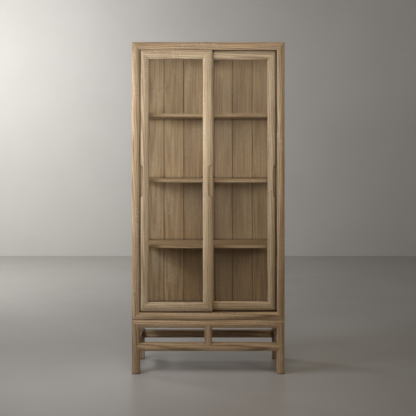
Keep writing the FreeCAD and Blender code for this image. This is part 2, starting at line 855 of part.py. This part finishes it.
══════
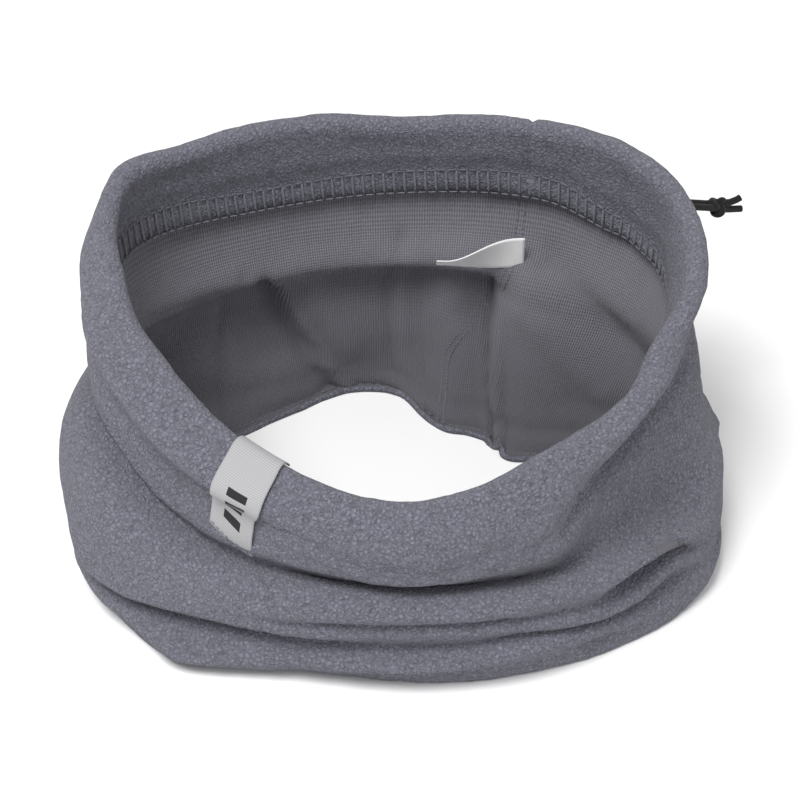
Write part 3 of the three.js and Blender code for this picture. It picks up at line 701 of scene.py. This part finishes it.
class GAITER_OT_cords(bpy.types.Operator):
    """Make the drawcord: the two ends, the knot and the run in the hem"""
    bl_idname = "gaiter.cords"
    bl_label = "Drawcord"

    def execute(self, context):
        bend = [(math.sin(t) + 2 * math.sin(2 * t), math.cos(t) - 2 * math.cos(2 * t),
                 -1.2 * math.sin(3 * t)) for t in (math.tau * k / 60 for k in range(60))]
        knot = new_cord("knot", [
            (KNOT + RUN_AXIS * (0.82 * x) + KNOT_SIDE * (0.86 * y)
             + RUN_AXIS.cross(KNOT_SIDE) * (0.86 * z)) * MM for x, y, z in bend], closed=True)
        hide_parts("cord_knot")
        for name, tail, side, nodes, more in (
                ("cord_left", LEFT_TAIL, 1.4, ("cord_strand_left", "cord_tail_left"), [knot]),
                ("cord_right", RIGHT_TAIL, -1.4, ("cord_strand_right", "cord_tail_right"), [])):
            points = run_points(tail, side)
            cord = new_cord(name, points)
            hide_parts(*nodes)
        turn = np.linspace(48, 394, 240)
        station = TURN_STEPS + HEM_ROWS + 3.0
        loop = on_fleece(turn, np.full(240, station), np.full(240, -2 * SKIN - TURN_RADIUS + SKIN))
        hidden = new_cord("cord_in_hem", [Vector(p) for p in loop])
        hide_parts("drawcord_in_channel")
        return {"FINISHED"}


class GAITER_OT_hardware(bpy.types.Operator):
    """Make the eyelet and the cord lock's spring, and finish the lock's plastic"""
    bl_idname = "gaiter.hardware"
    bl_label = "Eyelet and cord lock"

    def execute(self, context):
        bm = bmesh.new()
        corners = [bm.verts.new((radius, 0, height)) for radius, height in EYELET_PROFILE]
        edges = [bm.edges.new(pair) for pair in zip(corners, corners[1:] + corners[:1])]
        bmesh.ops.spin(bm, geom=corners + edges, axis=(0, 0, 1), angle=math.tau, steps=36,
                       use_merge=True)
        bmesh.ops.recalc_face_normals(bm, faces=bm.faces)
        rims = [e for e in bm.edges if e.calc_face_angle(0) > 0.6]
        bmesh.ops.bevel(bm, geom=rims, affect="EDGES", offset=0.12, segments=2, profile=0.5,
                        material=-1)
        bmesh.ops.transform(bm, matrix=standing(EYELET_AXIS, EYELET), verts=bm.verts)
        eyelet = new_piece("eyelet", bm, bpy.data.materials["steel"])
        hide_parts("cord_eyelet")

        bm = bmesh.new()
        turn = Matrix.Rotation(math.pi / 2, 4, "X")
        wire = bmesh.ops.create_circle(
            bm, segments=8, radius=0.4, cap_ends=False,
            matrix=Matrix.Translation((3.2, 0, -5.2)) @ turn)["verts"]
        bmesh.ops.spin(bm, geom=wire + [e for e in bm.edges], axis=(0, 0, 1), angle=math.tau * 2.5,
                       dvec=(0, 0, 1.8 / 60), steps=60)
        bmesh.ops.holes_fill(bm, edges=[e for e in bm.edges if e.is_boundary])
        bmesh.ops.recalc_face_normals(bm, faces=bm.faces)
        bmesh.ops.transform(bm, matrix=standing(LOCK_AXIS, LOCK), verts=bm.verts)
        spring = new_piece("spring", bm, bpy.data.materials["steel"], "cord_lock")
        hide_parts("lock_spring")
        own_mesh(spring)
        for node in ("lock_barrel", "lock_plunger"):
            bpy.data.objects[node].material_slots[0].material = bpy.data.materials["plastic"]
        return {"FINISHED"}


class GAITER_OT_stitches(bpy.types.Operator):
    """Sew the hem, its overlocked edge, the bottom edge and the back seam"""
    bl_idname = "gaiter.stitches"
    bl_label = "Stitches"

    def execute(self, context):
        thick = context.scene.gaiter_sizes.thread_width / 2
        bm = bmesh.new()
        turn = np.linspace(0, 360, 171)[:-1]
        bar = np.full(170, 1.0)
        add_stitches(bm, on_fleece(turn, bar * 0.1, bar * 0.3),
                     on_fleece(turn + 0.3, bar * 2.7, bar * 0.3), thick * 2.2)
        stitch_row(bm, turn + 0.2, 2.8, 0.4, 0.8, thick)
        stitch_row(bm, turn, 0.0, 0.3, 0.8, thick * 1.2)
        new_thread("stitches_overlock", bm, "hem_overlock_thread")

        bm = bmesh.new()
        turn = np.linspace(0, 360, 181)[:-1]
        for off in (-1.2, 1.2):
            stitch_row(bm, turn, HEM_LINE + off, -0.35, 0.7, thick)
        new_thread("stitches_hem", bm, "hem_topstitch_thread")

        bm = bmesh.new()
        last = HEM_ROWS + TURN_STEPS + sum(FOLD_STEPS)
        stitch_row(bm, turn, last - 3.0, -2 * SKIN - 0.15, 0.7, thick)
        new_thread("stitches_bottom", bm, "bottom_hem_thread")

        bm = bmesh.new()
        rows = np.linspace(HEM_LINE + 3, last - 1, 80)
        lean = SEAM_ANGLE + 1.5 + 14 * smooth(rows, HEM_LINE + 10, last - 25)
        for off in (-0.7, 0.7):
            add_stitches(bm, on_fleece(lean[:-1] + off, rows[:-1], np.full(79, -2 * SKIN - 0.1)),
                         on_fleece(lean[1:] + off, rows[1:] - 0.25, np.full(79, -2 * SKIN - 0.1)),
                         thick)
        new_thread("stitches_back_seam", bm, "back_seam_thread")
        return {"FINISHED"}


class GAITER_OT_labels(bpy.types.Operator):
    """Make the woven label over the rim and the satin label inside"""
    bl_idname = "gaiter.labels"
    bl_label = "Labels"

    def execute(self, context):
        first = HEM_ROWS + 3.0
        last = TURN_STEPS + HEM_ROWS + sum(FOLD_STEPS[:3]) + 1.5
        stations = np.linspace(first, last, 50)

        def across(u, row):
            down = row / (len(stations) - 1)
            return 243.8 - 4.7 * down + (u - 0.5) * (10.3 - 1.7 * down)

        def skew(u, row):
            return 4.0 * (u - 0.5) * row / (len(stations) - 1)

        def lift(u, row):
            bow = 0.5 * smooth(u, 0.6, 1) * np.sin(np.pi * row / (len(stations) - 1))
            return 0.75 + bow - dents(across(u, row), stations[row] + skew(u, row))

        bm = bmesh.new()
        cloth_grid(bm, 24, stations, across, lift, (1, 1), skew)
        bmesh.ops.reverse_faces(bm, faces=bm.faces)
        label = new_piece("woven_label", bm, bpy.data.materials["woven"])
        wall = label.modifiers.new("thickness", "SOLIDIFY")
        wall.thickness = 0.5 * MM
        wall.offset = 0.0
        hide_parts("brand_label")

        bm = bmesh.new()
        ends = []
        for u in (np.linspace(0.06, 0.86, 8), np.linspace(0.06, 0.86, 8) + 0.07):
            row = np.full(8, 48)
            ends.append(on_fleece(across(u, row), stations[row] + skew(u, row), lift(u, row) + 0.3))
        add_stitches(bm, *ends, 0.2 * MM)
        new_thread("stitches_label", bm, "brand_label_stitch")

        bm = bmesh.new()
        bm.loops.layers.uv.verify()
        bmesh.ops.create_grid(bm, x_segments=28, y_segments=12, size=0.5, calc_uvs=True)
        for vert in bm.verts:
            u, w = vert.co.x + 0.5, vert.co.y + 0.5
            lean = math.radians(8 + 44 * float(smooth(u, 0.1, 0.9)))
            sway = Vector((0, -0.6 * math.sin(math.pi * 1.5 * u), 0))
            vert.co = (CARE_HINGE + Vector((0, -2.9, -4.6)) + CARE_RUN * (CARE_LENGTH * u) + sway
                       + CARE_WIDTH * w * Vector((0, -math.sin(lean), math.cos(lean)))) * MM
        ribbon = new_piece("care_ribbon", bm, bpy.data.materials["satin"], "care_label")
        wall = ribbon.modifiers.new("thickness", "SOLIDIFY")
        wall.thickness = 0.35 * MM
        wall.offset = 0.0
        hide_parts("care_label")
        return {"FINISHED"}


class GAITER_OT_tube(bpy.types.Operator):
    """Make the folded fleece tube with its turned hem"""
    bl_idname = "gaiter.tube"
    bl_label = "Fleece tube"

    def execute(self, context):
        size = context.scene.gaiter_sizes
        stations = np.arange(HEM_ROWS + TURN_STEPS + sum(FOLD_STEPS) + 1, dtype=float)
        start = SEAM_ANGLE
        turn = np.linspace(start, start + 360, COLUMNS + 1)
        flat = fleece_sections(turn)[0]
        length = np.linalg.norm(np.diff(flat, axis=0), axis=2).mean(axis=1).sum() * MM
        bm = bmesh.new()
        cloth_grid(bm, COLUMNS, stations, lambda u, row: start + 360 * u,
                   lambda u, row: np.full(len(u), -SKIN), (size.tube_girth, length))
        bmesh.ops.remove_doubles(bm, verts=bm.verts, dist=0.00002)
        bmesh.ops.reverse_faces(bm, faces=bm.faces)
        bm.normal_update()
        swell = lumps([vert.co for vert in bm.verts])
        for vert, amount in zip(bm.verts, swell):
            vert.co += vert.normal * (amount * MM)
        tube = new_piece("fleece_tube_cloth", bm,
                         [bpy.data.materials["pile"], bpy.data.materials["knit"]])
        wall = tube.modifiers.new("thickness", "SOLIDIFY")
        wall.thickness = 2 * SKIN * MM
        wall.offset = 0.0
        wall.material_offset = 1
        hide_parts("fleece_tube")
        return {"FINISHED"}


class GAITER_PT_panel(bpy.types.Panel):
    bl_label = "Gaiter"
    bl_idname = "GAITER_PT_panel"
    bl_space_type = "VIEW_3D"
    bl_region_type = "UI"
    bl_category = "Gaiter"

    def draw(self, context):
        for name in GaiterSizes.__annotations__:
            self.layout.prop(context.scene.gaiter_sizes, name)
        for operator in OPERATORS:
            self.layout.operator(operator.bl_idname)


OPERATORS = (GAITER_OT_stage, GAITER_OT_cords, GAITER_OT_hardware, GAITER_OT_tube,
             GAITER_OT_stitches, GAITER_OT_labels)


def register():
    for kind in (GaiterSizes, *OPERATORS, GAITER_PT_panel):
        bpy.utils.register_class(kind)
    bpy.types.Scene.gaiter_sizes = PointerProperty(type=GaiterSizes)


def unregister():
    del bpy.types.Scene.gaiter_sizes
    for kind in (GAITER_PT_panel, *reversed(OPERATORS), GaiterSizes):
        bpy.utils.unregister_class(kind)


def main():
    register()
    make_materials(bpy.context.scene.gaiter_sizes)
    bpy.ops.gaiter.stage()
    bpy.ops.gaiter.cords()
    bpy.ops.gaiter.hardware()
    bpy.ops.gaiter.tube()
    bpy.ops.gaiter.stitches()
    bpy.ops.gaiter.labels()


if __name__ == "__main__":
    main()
══════
### WHAT THIS TASK INVOLVES
Return every line holding the word "finishes" from the records.

### RESPONSE
Keep writing the FreeCAD and Blender code for this image. This is part 2, starting at line 855 of part.py. This part finishes it.
Write part 3 of the three.js and Blender code for this picture. It picks up at line 701 of scene.py. This part finishes it.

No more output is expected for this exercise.